NewsLocal News

Actions

Hyde Park woman captures volcanic eruption on family video call

IMG_2145.jpeg
Posted at 5:00 AM, Apr 12, 2021
and last updated 2021-04-12 10:56:25-04

CINCINNATI — In a rare moment of connectivity with her family on St. Vincent, Tornia Wyllie witnessed one of the large volcanic eruptions threatening the small Caribbean island.

Wyllie, who lives in Hyde Park, was on a video call with her parents, soon-to-be-adopted daughter and much of her extended family Friday when La Soufriere erupted a second time. She took a screenshot as ash filled the air.

IMG_2145.jpeg
Tornia Wyllie was video calling her family in St. Vincent when La Soufriere erupted again Friday.

"I think the biggest thing is that helpless feeling where you want to do so much but there's not much you can physically do from here," Wyllie said.

The past couple of days have been traumatic, fraught with power and internet outages that cut off communication to her family. They live in the safer "green zone" about 35 kilometers south of the volcano, but they still experienced chaos after the eruptions.

"It became absolutely dark.
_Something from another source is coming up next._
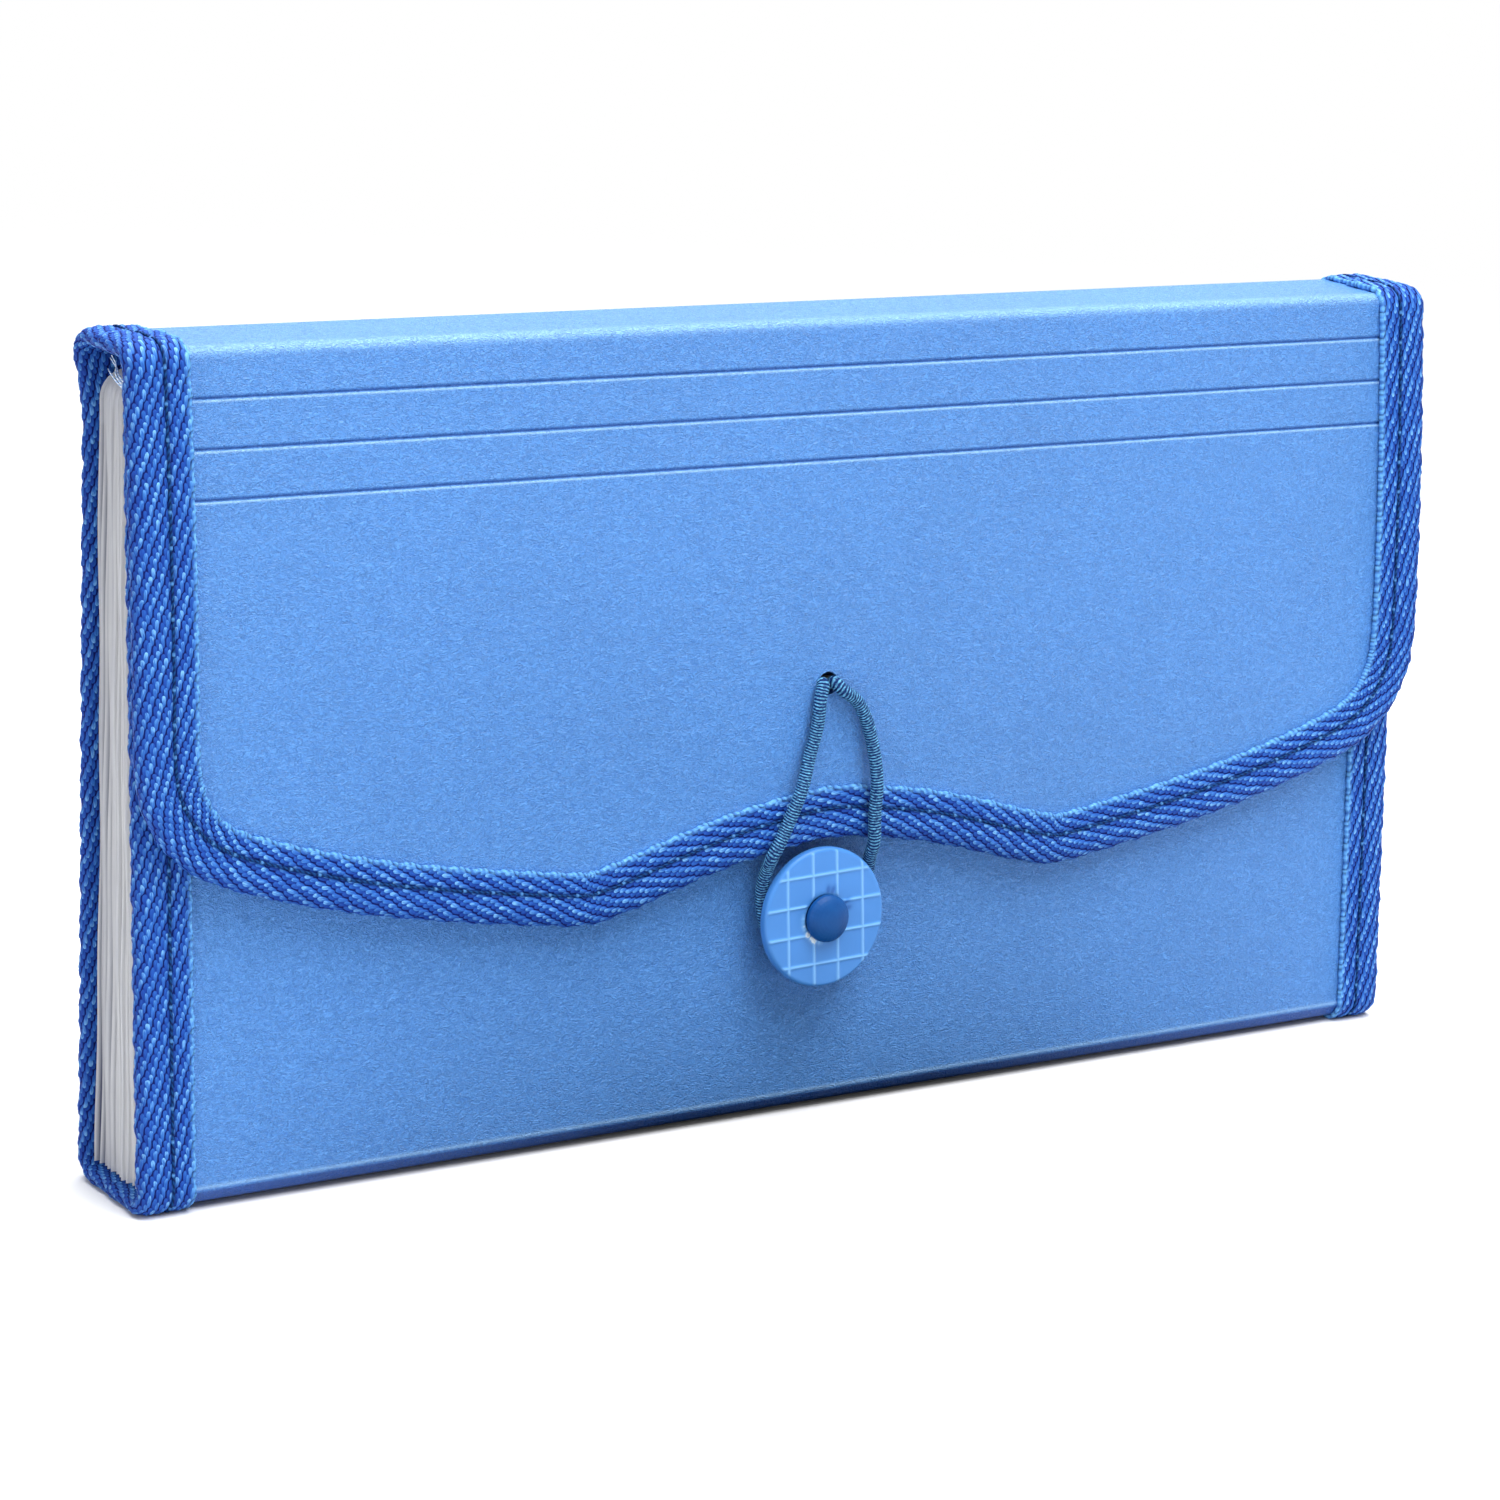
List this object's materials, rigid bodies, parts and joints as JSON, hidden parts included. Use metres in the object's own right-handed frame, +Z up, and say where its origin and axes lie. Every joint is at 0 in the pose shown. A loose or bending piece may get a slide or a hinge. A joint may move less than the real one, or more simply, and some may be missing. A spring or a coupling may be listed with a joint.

It was thundering; kids were screaming," she said. "My daughter actually got so scared she was like, 'Mom, I don't want to die.' So everyone was really out of their minds. The animals were howling and then later that night, the ash began to fall."

La Soufriere erupts
Tornia Wyllie's family in St. Vincent is often without power, Internet, and water as La Soufriere volcano erupts.
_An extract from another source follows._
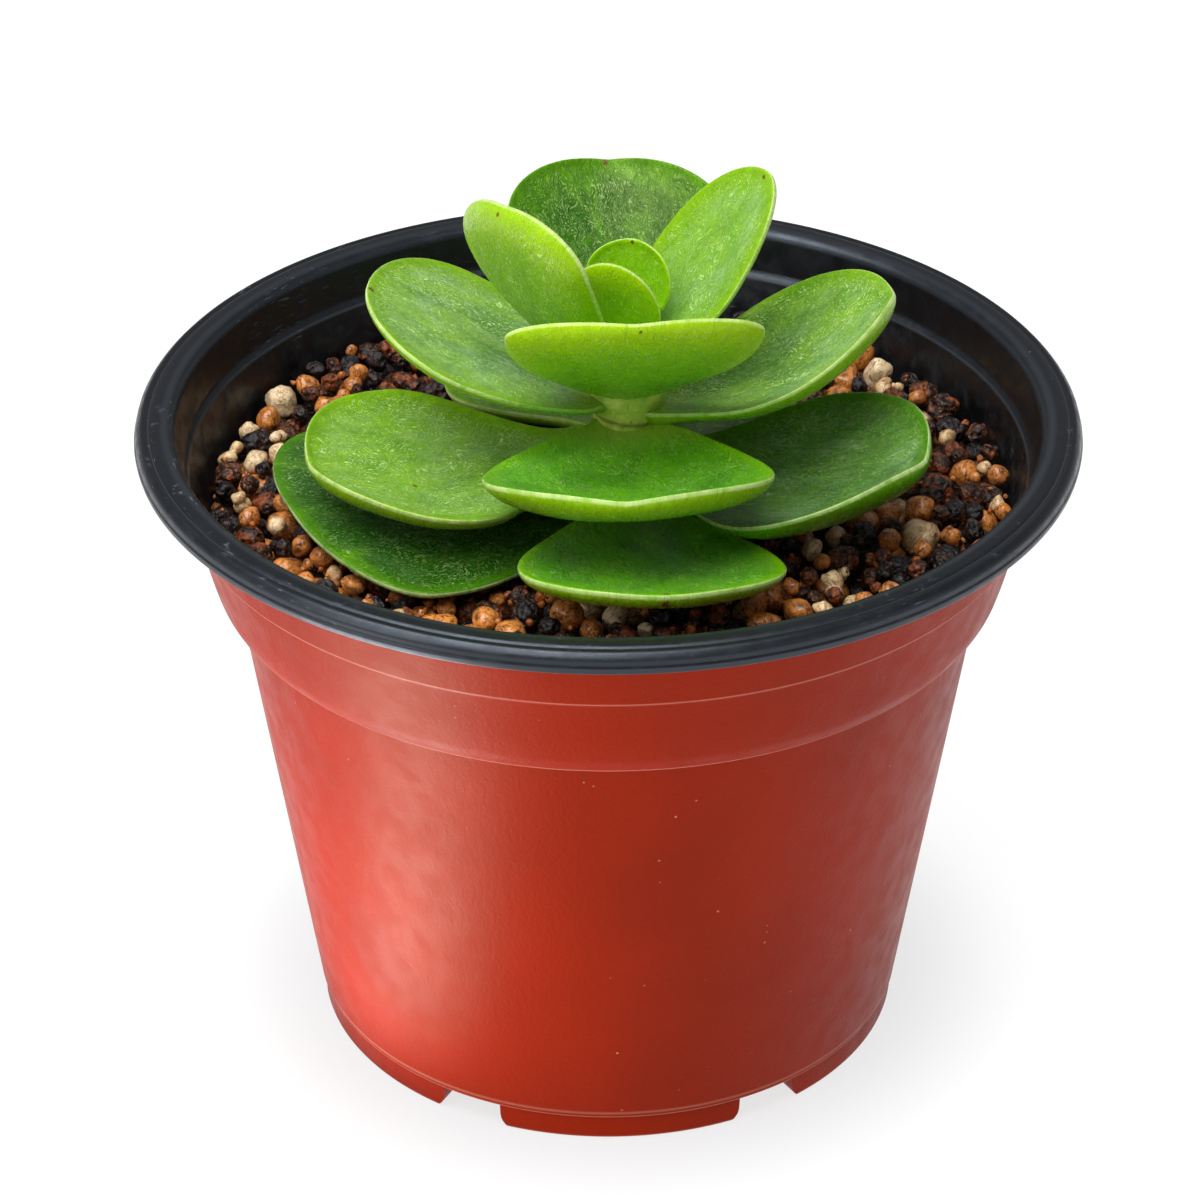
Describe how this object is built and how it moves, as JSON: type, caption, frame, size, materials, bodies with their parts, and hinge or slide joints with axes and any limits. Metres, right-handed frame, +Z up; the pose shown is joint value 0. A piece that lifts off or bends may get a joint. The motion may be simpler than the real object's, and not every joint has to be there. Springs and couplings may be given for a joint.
{
  "type": "potted portulaca molokiniensis",
  "caption": "Young succulent with stacked, spoon-shaped green leaves in gritty soil, in a round red and black nursery pot with a rolled rim and a notched foot.",
  "frame": {"origin": "centre of the pot's underside, level with the bottom of its foot ring", "axes": "+Z up along the pot, +X to the right and -Y to the front, which is the side the picture looks at"},
  "size_m": [0.12, 0.12, 0.12],
  "materials": {
    "pot_plastic": "satin",
    "soil": "matte",
    "stem": "satin",
    "leaf": "satin"
  },
  "bodies": {
    "root": {"pot": "pot_plastic", "soil": "soil", "stem": "stem", "leaf_centre_back": "leaf", "leaf_centre_front": "leaf", "leaf_upper_left": "leaf", "leaf_upper_right": "leaf", "leaf_back_top": "leaf", "leaf_front_upper": "leaf", "leaf_mid_left": "leaf", "leaf_mid_right": "leaf", "leaf_front_mid": "leaf", "leaf_back_mid": "leaf", "leaf_lower_left": "leaf", "leaf_lower_right": "leaf", "leaf_lowest_front": "leaf", "leaf_lowest_left": "leaf", "leaf_lowest_back": "leaf", "leaf_lowest_right": "leaf"}
  },
  "joints": []
}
Wyllie's daughter told her she had trouble breathing because of the sulfur and fine particles in the air Saturday night. Her niece, who has asthma, was having a particularly difficult time.
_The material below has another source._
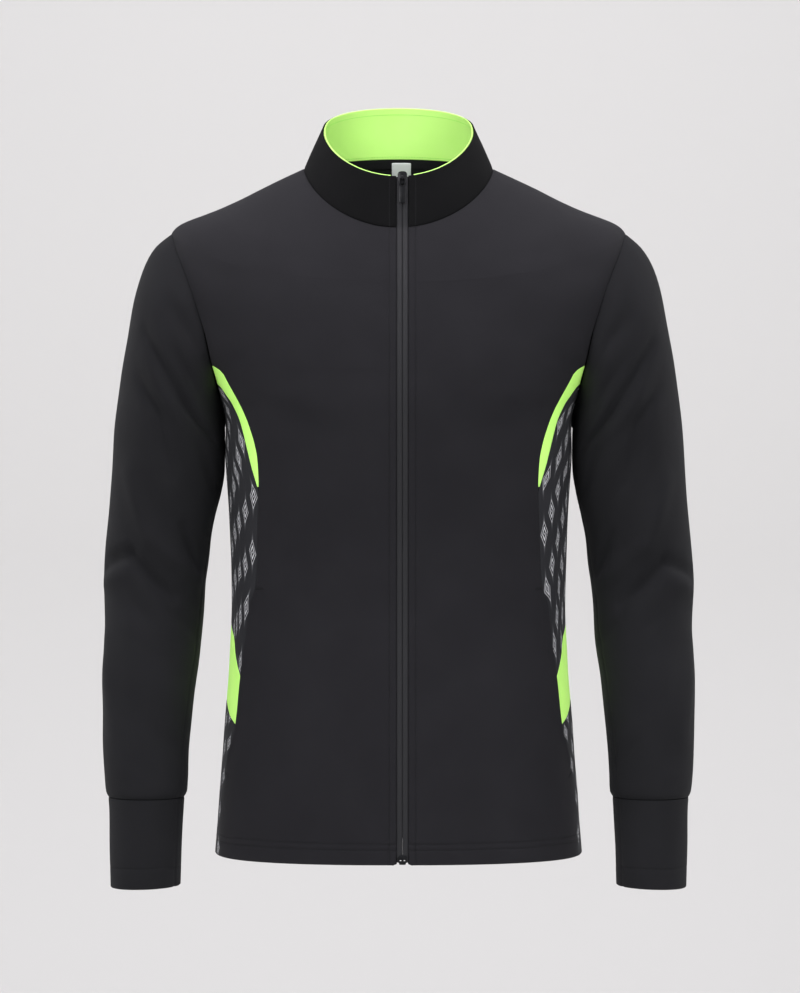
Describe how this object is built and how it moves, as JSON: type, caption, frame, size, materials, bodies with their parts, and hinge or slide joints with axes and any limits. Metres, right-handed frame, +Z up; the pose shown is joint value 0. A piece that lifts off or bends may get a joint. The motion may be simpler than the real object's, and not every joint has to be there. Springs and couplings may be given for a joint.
{
  "type": "running jacket",
  "caption": "Full-zip long-sleeved running jacket, filled out and hollow, with a stand collar, shaped side panels, insets and long cuffs.",
  "frame": {"origin": "middle of the neck base at the height of the shoulders' neck points, where a wearer's neck and shoulders hold the jacket", "axes": "+Z up, the front with its zip faces -Y, +X towards the wearer's left arm"},
  "size_m": [0.6008, 0.2524, 0.7904],
  "materials": {
    "black_knit": "smooth interlock stretch knit, soft sheen",
    "neon_knit": "smooth neon green stretch knit",
    "printed_knit": "dark knit with a small grey and white chevron print",
    "zip_coil": "black nylon coil on woven tape",
    "zip_metal": "gunmetal, satin",
    "label_tape": "pale grey woven tape, bare"
  },
  "bodies": {
    "jacket": {"front_left": "black_knit", "front_right": "black_knit", "back": "black_knit", "side_upper_left": "printed_knit", "side_upper_right": "printed_knit", "side_lower_left": "printed_knit", "side_lower_right": "printed_knit", "hip_inset_left": "neon_knit", "hip_inset_right": "neon_knit", "underarm_inset_left": "neon_knit", "underarm_inset_right": "neon_knit", "sleeve_left": "black_knit", "sleeve_right": "black_knit", "cuff_left": "black_knit", "cuff_right": "black_knit", "collar": "black_knit", "collar_lining": "neon_knit", "neck_label": "label_tape", "zip_left": "zip_coil", "zip_right": "zip_coil", "zip_box": "zip_metal", "zip_slider": "zip_metal"},
    "tab": {"pull_tab": "zip_metal"}
  },
  "joints": [
    {"name": "tab_swing", "type": "hinge", "parent": "jacket", "child": "tab", "pos_m": [0.0039, -0.0738, -0.01373], "axis": [-1, 0, 0], "range_deg": [0, 165]}
  ]
}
"Even if you close your house up, there's no way to avoid fine particles in the air, and they're quite irritating," Wyllie said.

A child watches La Soufriere
One of Tornia Wyllie's young relatives watches La Soufriere erupt.

Other parts of the island - "the red zone" - are under mandatory evacuation orders, threatened by mixes of lava, ash and rock, called pyroclastic flows. But, in the midst of a pandemic, emergency shelters are being overrun.

"What makes this even more complicated is the current COVID-19 pandemic, where people are trying to evacuate en masse but coming into centers where it's not possible to socially distance," Wyllie said.

La Soufriere had been dormant since April 1979, Wyllie said, but started rumbling and smoking in late 2020. Experts warned this weekend of more potentially major eruptions to come.